Na área internacional, encontram-se os principais perigos quanto à limitada visão de mundo de Donald Trump. O Governo ultra-direitista de Israel, que era tratado a pão e laranja por Barack Obama, já recebeu um sinal de Trump para se apropriar de áreas pertencentes aos palestinos, aumentando assim a tensão na região.
Como se isso não fosse suficiente, Trump acena com a possibilidade de transferir a embaixada dos Estados Unidos de Tel Aviv para Jerusalém, algo que nenhum outro presidente americano teve a coragem de fazer. Jerusalém, afinal, tem a sua parte oriental ocupada militarmente desde a Guerra de 1967 e é ali que os palestinos pretendem constituir a capital do seu sonhado estado.

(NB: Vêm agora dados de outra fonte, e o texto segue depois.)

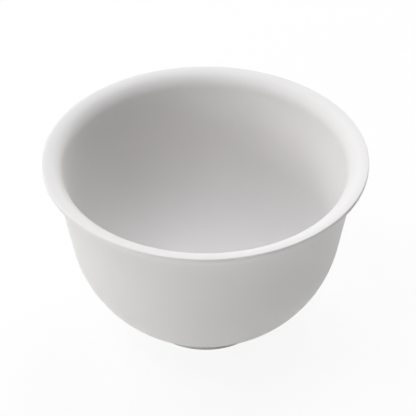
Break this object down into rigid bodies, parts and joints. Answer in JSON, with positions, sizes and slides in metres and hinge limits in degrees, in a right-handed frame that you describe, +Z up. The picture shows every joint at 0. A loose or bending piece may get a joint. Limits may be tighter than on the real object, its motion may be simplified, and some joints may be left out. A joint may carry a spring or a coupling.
{
  "type": "shaving bowl",
  "caption": "Handleless white porcelain shaving bowl with a flared lip, a leaning wall, a round belly and a low foot ring.",
  "frame": {"origin": "centre of the foot ring's standing face, on the table that the bowl rests on", "axes": "+Z up along the bowl's axis of revolution, towards its mouth; +X and +Y are any two level directions"},
  "size_m": [0.11, 0.11, 0.068],
  "materials": {
    "glazed_porcelain": "satin white glaze, bare on the foot ring's standing face"
  },
  "bodies": {
    "root": {"bowl": "glazed_porcelain"}
  },
  "joints": []
}
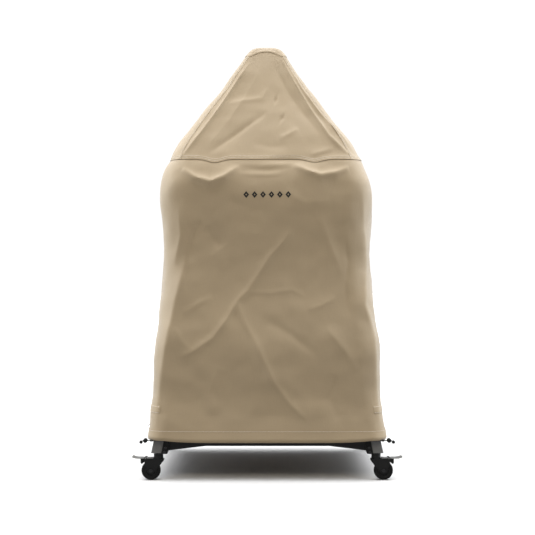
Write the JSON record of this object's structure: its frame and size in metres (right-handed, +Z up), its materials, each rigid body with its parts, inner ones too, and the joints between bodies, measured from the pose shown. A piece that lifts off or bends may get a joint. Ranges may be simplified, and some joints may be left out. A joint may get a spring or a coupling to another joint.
{
  "type": "grill cover",
  "caption": "Tall tent-shaped fabric cover with a drawcord hem, fitted over a domed outdoor oven on a wheeled stand.",
  "frame": {"origin": "on the floor under the middle of the stand", "axes": "+Z up, front towards -Y, +X to the right seen from the front"},
  "size_m": [0.992, 0.752, 1.649],
  "materials": {
    "canvas": "woven coated canvas, matt",
    "canvas_webbing": "woven band sewn flat, matt",
    "black_webbing": "flat polyester webbing",
    "black_plastic": "moulded, fine grain",
    "spring_steel": "drawn wire",
    "black_cord": "braided elastic cord",
    "blackened_brass": "blackened",
    "frame_paint": "charcoal powder coat, satin",
    "zinc_steel": "black zinc plate",
    "oiled_wood": "oiled",
    "oven_paint": "heat-proof matt paint",
    "caster_steel": "black pressed steel",
    "hub_plastic": "black nylon",
    "tyre": "solid rubber tread",
    "pedal_steel": "zinc-plated pressing"
  },
  "bodies": {
    "stand": {"bracket_bolts": "zinc_steel", "caster_stems": "zinc_steel", "corner_brackets": "frame_paint", "leg_front_left": "frame_paint", "leg_front_right": "frame_paint", "leg_rear_left": "frame_paint", "leg_rear_right": "frame_paint", "leg_top_plates": "frame_paint", "oven_base": "oven_paint", "oven_dome": "oven_paint", "oven_flue": "oven_paint", "rail_front": "frame_paint", "rail_left": "frame_paint", "rail_rear": "frame_paint", "rail_right": "frame_paint", "table_top": "oiled_wood"},
    "cover": {"cap_panel": "canvas", "cord_end_knobs": "black_plastic", "cord_eyelets": "blackened_brass", "cord_lock_left": "black_plastic", "cord_lock_right": "black_plastic", "cord_lock_spring_left": "spring_steel", "cord_lock_spring_right": "spring_steel", "hem_band": "canvas", "hem_drawcord": "black_cord", "roof_back_panel": "canvas", "roof_front_panel": "canvas", "roof_left_panel": "canvas", "roof_right_panel": "canvas", "side_strap_left": "canvas_webbing", "side_strap_right": "canvas_webbing", "skirt_back_panel": "canvas", "skirt_front_panel": "canvas", "skirt_left_panel": "canvas", "skirt_right_panel": "canvas", "strap_buckles": "black_plastic", "strap_tails": "black_webbing"},
    "fork_front_left": {"axle_front_left": "zinc_steel", "caster_fork_front_left": "caster_steel"},
    "wheel_front_left": {"tyre_front_left": "tyre", "wheel_hub_front_left": "hub_plastic"},
    "fork_front_right": {"axle_front_right": "zinc_steel", "caster_fork_front_right": "caster_steel"},
    "wheel_front_right": {"tyre_front_right": "tyre", "wheel_hub_front_right": "hub_plastic"},
    "fork_rear_left": {"axle_rear_left": "zinc_steel", "caster_fork_rear_left": "caster_steel"},
    "wheel_rear_left": {"tyre_rear_left": "tyre", "wheel_hub_rear_left": "hub_plastic"},
    "fork_rear_right": {"axle_rear_right": "zinc_steel", "caster_fork_rear_right": "caster_steel"},
    "wheel_rear_right": {"tyre_rear_right": "tyre", "wheel_hub_rear_right": "hub_plastic"},
    "pedal_front_left": {"brake_pedal_front_left": "pedal_steel", "brake_shoe_front_left": "black_plastic"},
    "pedal_front_right": {"brake_pedal_front_right": "pedal_steel", "brake_shoe_front_right": "black_plastic"},
    "button_left": {"cord_lock_button_left": "black_plastic"},
    "button_right": {"cord_lock_button_right": "black_plastic"}
  },
  "joints": [
    {"name": "cover_lift", "type": "slide", "parent": "stand", "child": "cover", "axis": [0, 0, 1], "range_m": [0, 1.55]},
    {"name": "swivel_front_left", "type": "hinge", "parent": "stand", "child": "fork_front_left", "pos_m": [-0.4, -0.335, 0.085], "axis": [0, 0, 1], "continuous": true},
    {"name": "wheel_spin_front_left", "type": "hinge", "parent": "fork_front_left", "child": "wheel_front_left", "pos_m": [-0.427, -0.335, 0.035], "axis": [0, 1, 0], "continuous": true},
    {"name": "brake_front_left", "type": "hinge", "parent": "fork_front_left", "child": "pedal_front_left", "pos_m": [-0.446, -0.335, 0.08], "axis": [0, -1, 0], "range_deg": [0, 8], "stiffness_Nm_per_rad": 0.6, "springref_deg": -5.73},
    {"name": "swivel_front_right", "type": "hinge", "parent": "stand", "child": "fork_front_right", "pos_m": [0.4, -0.335, 0.085], "axis": [0, 0, 1], "continuous": true},
    {"name": "wheel_spin_front_right", "type": "hinge", "parent": "fork_front_right", "child": "wheel_front_right", "pos_m": [0.427, -0.335, 0.035], "axis": [0, 1, 0], "continuous": true},
    {"name": "brake_front_right", "type": "hinge", "parent": "fork_front_right", "child": "pedal_front_right", "pos_m": [0.446, -0.335, 0.08], "axis": [0, 1, 0], "range_deg": [0, 8], "stiffness_Nm_per_rad": 0.6, "springref_deg": -5.73},
    {"name": "swivel_rear_left", "type": "hinge", "parent": "stand", "child": "fork_rear_left", "pos_m": [-0.4, 0.335, 0.085], "axis": [0, 0, 1], "continuous": true},
    {"name": "wheel_spin_rear_left", "type": "hinge", "parent": "fork_rear_left", "child": "wheel_rear_left", "pos_m": [-0.427, 0.335, 0.035], "axis": [0, 1, 0], "continuous": true},
    {"name": "swivel_rear_right", "type": "hinge", "parent": "stand", "child": "fork_rear_right", "pos_m": [0.4, 0.335, 0.085], "axis": [0, 0, 1], "continuous": true},
    {"name": "wheel_spin_rear_right", "type": "hinge", "parent": "fork_rear_right", "child": "wheel_rear_right", "pos_m": [0.427, 0.335, 0.035], "axis": [0, 1, 0], "continuous": true},
    {"name": "lock_press_left", "type": "slide", "parent": "cover", "child": "button_left", "axis": [0, 1, 0], "range_m": [0, 0.004], "stiffness_N_per_m": 400, "springref_m": -0.002, "deforming": ["cord_lock_spring_left"]},
    {"name": "lock_press_right", "type": "slide", "parent": "cover", "child": "button_right", "axis": [0, 1, 0], "range_m": [0, 0.004], "stiffness_N_per_m": 400, "springref_m": -0.002, "deforming": ["cord_lock_spring_right"]}
  ]
}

Quem conhece a região sabe perfeitamente que Trump está irresponsavelmente brincando com fogo.
Trump é um perigo e uma ameaça para todo o mundo. Aqui mesmo no Brasil ele conta com admiradores, gente que também morre de saudade da ditadura e que acha que pode resolver alguns problemas nacionais na base da valentia e do porrete. Essa turma ainda vai falar grosso até a eleição do próximo ano, ainda mais turbinada pela gestão de Trump. Também temos os nossos “rednecks” e não são poucos.
A monumental demonstração organizada em muitas cidades americanas, em repúdio a Trump, no dia da sua posse, mostra claramente que a democracia americana terá anos difíceis pela frente. O estilo agressivo e provocador do novo presidente facilita a organização de manifestações contra a sua megalomania.
É difícil imaginar que será diferente. Em situações normais de temperatura e pressão, sabe-se que campanha eleitoral é uma coisa, mas, depois de conhecidos os resultados das urnas, as coisas tendem a ficar um pouco mais tranqüilas. Trump teve essa chance, mas a desperdiçou. Ao contrário, colocou mais lenha na fogueira.
O Brasil é um país de periferia, que não tem saneamento básico, sequer sabe administrar crises de febre amarela e doenças tropicais transmitidas por mosquitos e, em suas penitenciárias, ainda se cortam cabeças de condenados pela Justiça. Não tem muito o que apitar no atual contexto. Não se deve esperar muito da diplomacia brasileira da Era Temer, que é contida e burocrática, com zero de criatividade.
Nada impede o Brasil de ter uma diplomacia atuante e que não tenha medo de denunciar as eventuais barbaridades que Trump venha a cometer, mas isso dificilmente vai acontecer. O Brasil está rigorosamente perdido diante do apetite demonstrado por Trump para criar confusão.
Ainda é muito difícil dizer como reagirão os países mais ativos da arena internacional e de economia mais desenvolvida, como China, Alemanha, Japão, França, etc. Aparentemente há total sintonia, como sempre, entre Inglaterra e Estados Unidos. O fim da Parceria Trans-Pacífico (TPP, em inglês), do Nafta e da globalização certamente afetarão o Brasil, mas em que nível isso ocorrerá ainda é prematuro dizer. Por enquanto, só nos resta olhar pro Céu e pedir para que o Brasil não fique pior do que está.